:: DATASET SECTION ::

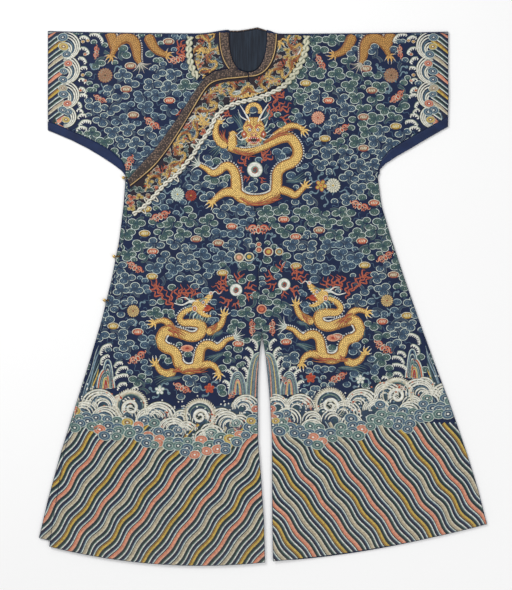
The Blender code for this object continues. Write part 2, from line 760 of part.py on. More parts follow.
def overlap_collar(left, overlap):
    """The brocade band along the overlap's cut edge, the collar silk, its piping and the border."""
    on_overlap = top_of(second_front, overlap)
    count = 22
    neckline = Point(OVERLAP_PIPING[0].x - SEAM_GAP, OVERLAP_TOP_Y)
    cut = [neckline] + [Point(s.x, s.y) for s in reversed(OVERLAP_CUT)]
    cut.append(Point(OVERLAP_SIDE[-1].x, OVERLAP_SIDE[-1].y))
    free_edge = spaced(offset(cut, 0.0008), count)
    joint = spaced(smooth_path(OVERLAP_PIPING, 0.004), count)
    band = strip("overlap_band", free_edge, joint, 2, on_overlap, BROCADE, "brocade")
    border = offset(smooth_path(BORDER_FRONT, 0.004), -BORDER_HALF_WIDTH - SEAM_GAP)
    outer = spaced(beside_seam(border, RIGHT), count)
    silk = strip("collar_overlap", offset(joint, SEAM_GAP), outer, 4, on_overlap, COLLAR_SILK, "collar silk")
    cord("overlap_piping", smooth_path(OVERLAP_PIPING, PIPING_STEP), top_of(second_front, overlap, band, silk),
         PIPING_RADIUS, PIPING_RADIUS, "gold cord")
    cord("border_front", smooth_path(BORDER_FRONT, BORDER_STEP), top_of(left_front, left, overlap),
         BORDER_HALF_WIDTH, BORDER_HALF_HEIGHT, "white cord", sides=8, pitch=BORDER_PITCH)


def back_neck():
    """The lining of the back, where it shows inside the neck, and the binding of its free edge."""
    def on_back(x, y):
        return LINED_SILK

    half = NECK_HALF_WIDTH - LINING_CLEAR
    stations = 14
    top, bottom = [], []
    for k in range(stations + 1):
        side = LEFT if k > stations / 2 else RIGHT
        angle = math.pi / 2 * (1 - abs(1 - 2 * k / stations))
        low = neck_curve(angle, side, -LINING_CLEAR, -LINING_CLEAR)
        edge_y = read_table(BACK_NECK, low.x, "y", by="x")
        bottom.append(Point(low.x, min(low.y, edge_y - 2 * BINDING_WIDTH)))
        top.append(Point(low.x, edge_y - BINDING_WIDTH - 3 * SEAM_GAP))
    strip("neck_lining", top, bottom, 4, on_back, COLLAR_SILK, "lining")
    edge = [NECK_X + half * (k / 4 - 1) for k in range(9)]
    tops = [read_table(BACK_NECK, x, "y", by="x") for x in edge]
    strip(
        "back_neck_binding",
        [Point(x, y - SEAM_GAP) for x, y in zip(edge, tops)],
        [Point(x, y - BINDING_WIDTH) for x, y in zip(edge, tops)],
        1, on_back, BROCADE, "brocade",
    )


def round_tube(name, path, radius, colour, sides=6):
    """A round cord along points in space."""
    mesh = bmesh.new()
    rings = []
    for k, point in enumerate(path):
        run = (path[min(len(path) - 1, k + 1)] - path[max(0, k - 1)]).normalized()
        turn = run.to_track_quat("Z", "Y")
        ring = []
        for side in range(sides):
            angle = 2 * math.pi * side / sides
            spoke = turn @ Vector((radius * math.cos(angle), radius * math.sin(angle), 0))
            ring.append(mesh.verts.new(point + spoke))
        rings.append(ring)
    return tube_between(name, mesh, rings, colour)


def ball_button(number, y):
    """A gilt ball beside the robe's right edge, its shank on the underlap, and the overlap's loop round it."""
    edge = read_table(RIGHT_SIDE + RIGHT_SLEEVE, y, "x")
    ground = first_front(edge, y) + LINED_SILK + TRIM_GAP
    axis_z = ground + SHANK_RADIUS
    ball_x = edge - BALL_RADIUS - BALL_GAP
    shank_end = read_table(OVERLAP_SIDE, y, "x") - 2 * SEAM_GAP
    sides, rows = 12, 9
    least = math.asin(SHANK_RADIUS / BALL_RADIUS)
    shape = [(math.pi - (math.pi - least) * k / rows) for k in range(1, rows + 1)]
    profile = [(BALL_RADIUS * math.cos(a), BALL_RADIUS * math.sin(a)) for a in shape]
    profile = [(-BALL_RADIUS, SHANK_RADIUS / 2)] + profile + [(shank_end - ball_x, SHANK_RADIUS)]
    mesh = bmesh.new()
    rings = []
    for along, radius in profile:
        spokes = [2 * math.pi * k / sides for k in range(sides)]
        rings.append(
            [mesh.verts.new((ball_x + along, y + radius * math.cos(a), axis_z + radius * math.sin(a)))
             for a in spokes]
        )
    tube_between(f"button_{number}", mesh, rings, "gilt brass", roughness=0.35, metallic=1.0)

    neck = edge + LOOP_REACH
    spread = SHANK_RADIUS + LOOP_RADIUS + TRIM_GAP
    low = ground + LOOP_RADIUS
    arch = [math.pi * k / 6 for k in range(7)]
    path = [Vector((neck, y + spread * math.cos(a), low + spread * math.sin(a))) for a in arch]
    ends = [read_table(OVERLAP_SIDE, y + shift, "x") - 2 * SEAM_GAP for shift in (spread, -spread)]
    path = [Vector((ends[0], y + spread, low))] + path + [Vector((ends[1], y - spread, low))]
    round_tube(f"button_loop_{number}", path, LOOP_RADIUS, "loop cord")


def main():
    """Builds every piece of the robe."""
    clear_scene()
    left = folded_length("left_length", LEFT, left_front)
    right = folded_length("right_length", RIGHT, first_front, UNDERLAP_INSET)
    overlap = overlap_front()
    gusset("left_gusset", LEFT, GUSSET_LEFT)
    gusset("right_gusset", RIGHT, GUSSET_RIGHT)
    back_neck()
    left_collar(left)
    right_collar(right)
    overlap_collar(left, overlap)
    for number, y in enumerate(BUTTON_Y, start=1):
        ball_button(number, y)


main()
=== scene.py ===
"""Looks of a Chinese dragon robe, fastened and laid flat on its back.

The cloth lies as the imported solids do: two lined lengths folded over the shoulders, and an
overlap that crosses to the wearer's right. Every shell follows one height function with soft
folds and creases. The needlework is laid on the cloth as low relief, in thread colours that
its points carry. Drawings are in millimetres, with +X the wearer's left and +Y the collar.
"""

import logging
import math
from collections.abc import Callable, Sequence
from dataclasses import dataclass, field
from enum import Enum

import bpy
import numpy as np
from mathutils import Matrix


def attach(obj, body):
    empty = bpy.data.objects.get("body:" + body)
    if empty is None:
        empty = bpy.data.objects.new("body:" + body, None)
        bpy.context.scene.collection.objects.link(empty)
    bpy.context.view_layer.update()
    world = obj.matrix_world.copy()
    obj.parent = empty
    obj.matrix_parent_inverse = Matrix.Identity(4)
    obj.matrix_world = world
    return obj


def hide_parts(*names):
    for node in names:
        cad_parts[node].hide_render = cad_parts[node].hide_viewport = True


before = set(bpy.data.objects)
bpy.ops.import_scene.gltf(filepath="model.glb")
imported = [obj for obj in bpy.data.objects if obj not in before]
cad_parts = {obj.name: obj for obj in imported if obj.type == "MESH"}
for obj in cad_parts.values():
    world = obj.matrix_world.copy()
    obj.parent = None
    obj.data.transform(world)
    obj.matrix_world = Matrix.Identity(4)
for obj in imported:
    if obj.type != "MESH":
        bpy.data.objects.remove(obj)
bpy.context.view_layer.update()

LOG = logging.getLogger("robe")
Array = np.ndarray
MM = 0.001
LEFT, RIGHT = 1, -1  # the wearer's sides, as the sign of X
BODY = "root"

# ---------------------------------------------------------------- sizes of the cloth, in metres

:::

All lines from the one containing "bpy.data.objects.remove(obj)" through the final line of the listing above are to be reproduced exactly; include both and add nothing.

> **SOLVED PROBLEM**:
        bpy.data.objects.remove(obj)
bpy.context.view_layer.update()

LOG = logging.getLogger("robe")
Array = np.ndarray
MM = 0.001
LEFT, RIGHT = 1, -1  # the wearer's sides, as the sign of X
BODY = "root"

# ---------------------------------------------------------------- sizes of the cloth, in metres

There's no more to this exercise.